======== Data lines ========
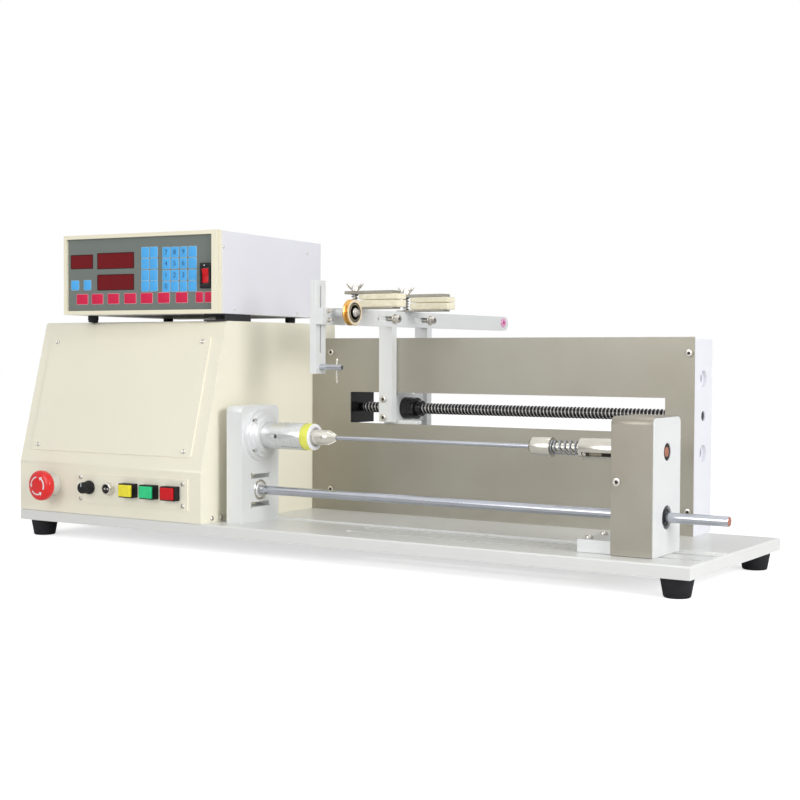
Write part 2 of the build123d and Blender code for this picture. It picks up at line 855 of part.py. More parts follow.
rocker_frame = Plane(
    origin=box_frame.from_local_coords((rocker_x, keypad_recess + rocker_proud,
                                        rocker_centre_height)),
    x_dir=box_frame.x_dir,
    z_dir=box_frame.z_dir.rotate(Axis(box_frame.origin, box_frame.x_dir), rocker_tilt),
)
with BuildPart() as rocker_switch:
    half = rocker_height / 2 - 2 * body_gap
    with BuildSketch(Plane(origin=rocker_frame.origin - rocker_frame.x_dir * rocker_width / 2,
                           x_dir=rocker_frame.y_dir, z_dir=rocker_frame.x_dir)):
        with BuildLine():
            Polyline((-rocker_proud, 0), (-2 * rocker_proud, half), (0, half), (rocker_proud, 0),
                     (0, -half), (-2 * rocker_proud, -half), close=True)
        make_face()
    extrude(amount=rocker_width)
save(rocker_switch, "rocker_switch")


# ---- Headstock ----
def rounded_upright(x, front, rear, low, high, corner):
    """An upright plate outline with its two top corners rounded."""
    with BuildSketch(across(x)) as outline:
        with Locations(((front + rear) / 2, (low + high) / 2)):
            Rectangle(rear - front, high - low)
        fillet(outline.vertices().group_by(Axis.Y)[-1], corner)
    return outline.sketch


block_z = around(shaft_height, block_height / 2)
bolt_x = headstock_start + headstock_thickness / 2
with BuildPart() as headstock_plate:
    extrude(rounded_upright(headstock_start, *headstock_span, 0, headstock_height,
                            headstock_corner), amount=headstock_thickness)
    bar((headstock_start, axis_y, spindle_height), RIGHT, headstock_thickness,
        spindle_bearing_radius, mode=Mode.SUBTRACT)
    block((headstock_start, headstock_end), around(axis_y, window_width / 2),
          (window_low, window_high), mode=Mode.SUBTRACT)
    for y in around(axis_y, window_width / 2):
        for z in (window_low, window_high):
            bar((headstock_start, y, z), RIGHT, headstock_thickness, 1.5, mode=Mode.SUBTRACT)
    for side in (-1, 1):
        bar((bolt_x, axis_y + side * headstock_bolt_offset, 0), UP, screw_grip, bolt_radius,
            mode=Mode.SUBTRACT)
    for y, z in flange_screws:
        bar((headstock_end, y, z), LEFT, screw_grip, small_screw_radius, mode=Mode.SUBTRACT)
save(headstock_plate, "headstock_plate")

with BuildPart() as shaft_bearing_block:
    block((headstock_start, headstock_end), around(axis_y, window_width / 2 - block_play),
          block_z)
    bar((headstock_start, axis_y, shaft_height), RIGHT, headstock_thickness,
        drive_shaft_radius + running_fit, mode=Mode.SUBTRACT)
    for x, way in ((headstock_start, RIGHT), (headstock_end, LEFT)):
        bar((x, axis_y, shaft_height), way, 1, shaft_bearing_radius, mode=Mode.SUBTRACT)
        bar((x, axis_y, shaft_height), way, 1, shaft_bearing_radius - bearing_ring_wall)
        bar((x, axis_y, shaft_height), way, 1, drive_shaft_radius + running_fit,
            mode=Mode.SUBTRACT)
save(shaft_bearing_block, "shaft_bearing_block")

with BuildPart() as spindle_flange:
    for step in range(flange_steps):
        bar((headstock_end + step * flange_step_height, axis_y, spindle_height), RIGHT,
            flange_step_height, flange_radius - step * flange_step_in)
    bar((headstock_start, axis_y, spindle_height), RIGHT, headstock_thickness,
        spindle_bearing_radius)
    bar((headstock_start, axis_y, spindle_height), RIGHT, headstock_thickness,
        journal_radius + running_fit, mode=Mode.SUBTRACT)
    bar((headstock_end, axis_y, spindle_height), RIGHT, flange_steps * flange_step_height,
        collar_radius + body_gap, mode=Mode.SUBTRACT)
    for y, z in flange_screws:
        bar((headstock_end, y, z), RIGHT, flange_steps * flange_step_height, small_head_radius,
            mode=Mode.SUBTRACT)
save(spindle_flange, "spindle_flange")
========
__Given exercise__
Extract each line of the material exactly as it stands.

__Exercise solution__
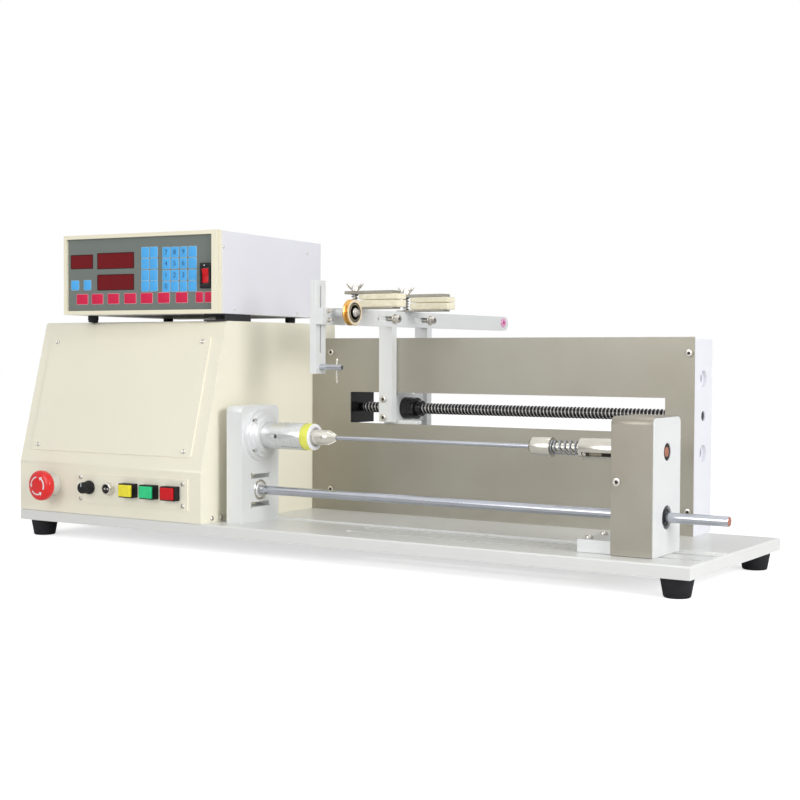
Write part 2 of the build123d and Blender code for this picture. It picks up at line 855 of part.py. More parts follow.
rocker_frame = Plane(
    origin=box_frame.from_local_coords((rocker_x, keypad_recess + rocker_proud,
                                        rocker_centre_height)),
    x_dir=box_frame.x_dir,
    z_dir=box_frame.z_dir.rotate(Axis(box_frame.origin, box_frame.x_dir), rocker_tilt),
)
with BuildPart() as rocker_switch:
    half = rocker_height / 2 - 2 * body_gap
    with BuildSketch(Plane(origin=rocker_frame.origin - rocker_frame.x_dir * rocker_width / 2,
                           x_dir=rocker_frame.y_dir, z_dir=rocker_frame.x_dir)):
        with BuildLine():
            Polyline((-rocker_proud, 0), (-2 * rocker_proud, half), (0, half), (rocker_proud, 0),
                     (0, -half), (-2 * rocker_proud, -half), close=True)
        make_face()
    extrude(amount=rocker_width)
save(rocker_switch, "rocker_switch")


# ---- Headstock ----
def rounded_upright(x, front, rear, low, high, corner):
    """An upright plate outline with its two top corners rounded."""
    with BuildSketch(across(x)) as outline:
        with Locations(((front + rear) / 2, (low + high) / 2)):
            Rectangle(rear - front, high - low)
        fillet(outline.vertices().group_by(Axis.Y)[-1], corner)
    return outline.sketch


block_z = around(shaft_height, block_height / 2)
bolt_x = headstock_start + headstock_thickness / 2
with BuildPart() as headstock_plate:
    extrude(rounded_upright(headstock_start, *headstock_span, 0, headstock_height,
                            headstock_corner), amount=headstock_thickness)
    bar((headstock_start, axis_y, spindle_height), RIGHT, headstock_thickness,
        spindle_bearing_radius, mode=Mode.SUBTRACT)
    block((headstock_start, headstock_end), around(axis_y, window_width / 2),
          (window_low, window_high), mode=Mode.SUBTRACT)
    for y in around(axis_y, window_width / 2):
        for z in (window_low, window_high):
            bar((headstock_start, y, z), RIGHT, headstock_thickness, 1.5, mode=Mode.SUBTRACT)
    for side in (-1, 1):
        bar((bolt_x, axis_y + side * headstock_bolt_offset, 0), UP, screw_grip, bolt_radius,
            mode=Mode.SUBTRACT)
    for y, z in flange_screws:
        bar((headstock_end, y, z), LEFT, screw_grip, small_screw_radius, mode=Mode.SUBTRACT)
save(headstock_plate, "headstock_plate")

with BuildPart() as shaft_bearing_block:
    block((headstock_start, headstock_end), around(axis_y, window_width / 2 - block_play),
          block_z)
    bar((headstock_start, axis_y, shaft_height), RIGHT, headstock_thickness,
        drive_shaft_radius + running_fit, mode=Mode.SUBTRACT)
    for x, way in ((headstock_start, RIGHT), (headstock_end, LEFT)):
        bar((x, axis_y, shaft_height), way, 1, shaft_bearing_radius, mode=Mode.SUBTRACT)
        bar((x, axis_y, shaft_height), way, 1, shaft_bearing_radius - bearing_ring_wall)
        bar((x, axis_y, shaft_height), way, 1, drive_shaft_radius + running_fit,
            mode=Mode.SUBTRACT)
save(shaft_bearing_block, "shaft_bearing_block")

with BuildPart() as spindle_flange:
    for step in range(flange_steps):
        bar((headstock_end + step * flange_step_height, axis_y, spindle_height), RIGHT,
            flange_step_height, flange_radius - step * flange_step_in)
    bar((headstock_start, axis_y, spindle_height), RIGHT, headstock_thickness,
        spindle_bearing_radius)
    bar((headstock_start, axis_y, spindle_height), RIGHT, headstock_thickness,
        journal_radius + running_fit, mode=Mode.SUBTRACT)
    bar((headstock_end, axis_y, spindle_height), RIGHT, flange_steps * flange_step_height,
        collar_radius + body_gap, mode=Mode.SUBTRACT)
    for y, z in flange_screws:
        bar((headstock_end, y, z), RIGHT, flange_steps * flange_step_height, small_head_radius,
            mode=Mode.SUBTRACT)
save(spindle_flange, "spindle_flange")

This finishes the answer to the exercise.